Fred Harris’s career is, as you can see, a bugger to summarise. Perhaps this is why he’s so fondly remembered by a generation – his varied CV is that of a genuinely versatile performer, not just a keen, jobbing one. Where so many TV makeweights discharged their duties in perfunctory style as the script demanded, with Fred Harris there is (let’s use the present tense – he was still active on British Forces Broadcasting’s “broom cupboard” slot a couple of years ago) a quiet but unmistakable sense of a mischievous intelligence beyond the on-screen matters of the moment.

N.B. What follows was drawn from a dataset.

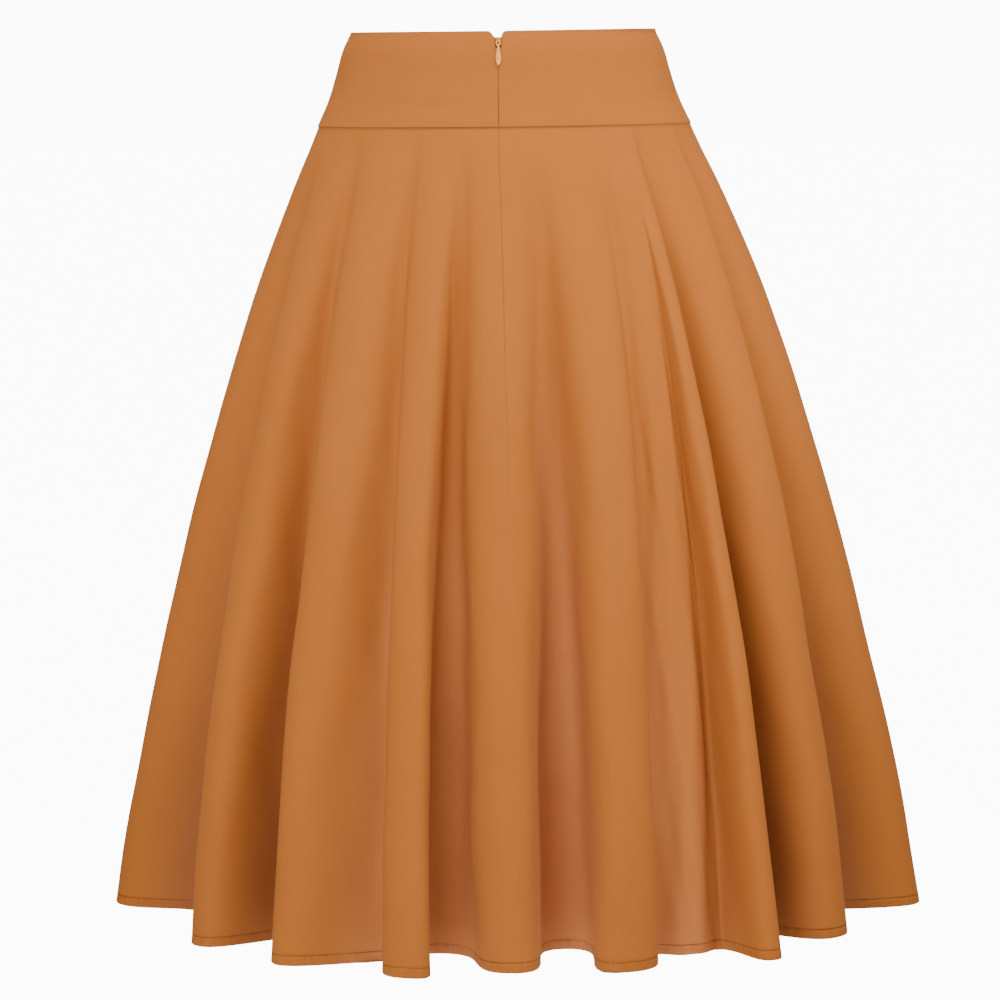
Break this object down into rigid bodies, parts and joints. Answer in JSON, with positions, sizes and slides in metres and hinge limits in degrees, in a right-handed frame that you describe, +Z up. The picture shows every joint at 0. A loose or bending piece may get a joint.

In a TV environment were presenters are increasingly keen to act as dumb as they assume the viewers must be, the quietly overqualified host is a cherishable commodity. Far from being alienated, children relish the presence of an independent mind between the autocue and the camera. Without making a big show of it, presenter and viewer are in cahoots. The “enthusiastic amateur” approach isn’t necessarily a recipe for stardom, just vividly enjoyable, memorable television. Kids may name their union bars after any old fool with an Equity card when they get a little older, but at the time they can spot a careerist a mile off. Even today, the phoneys and charisma dodgers seldom last long in children’s television. They just move swiftly into adult broadcasting, where folk are far more gullible.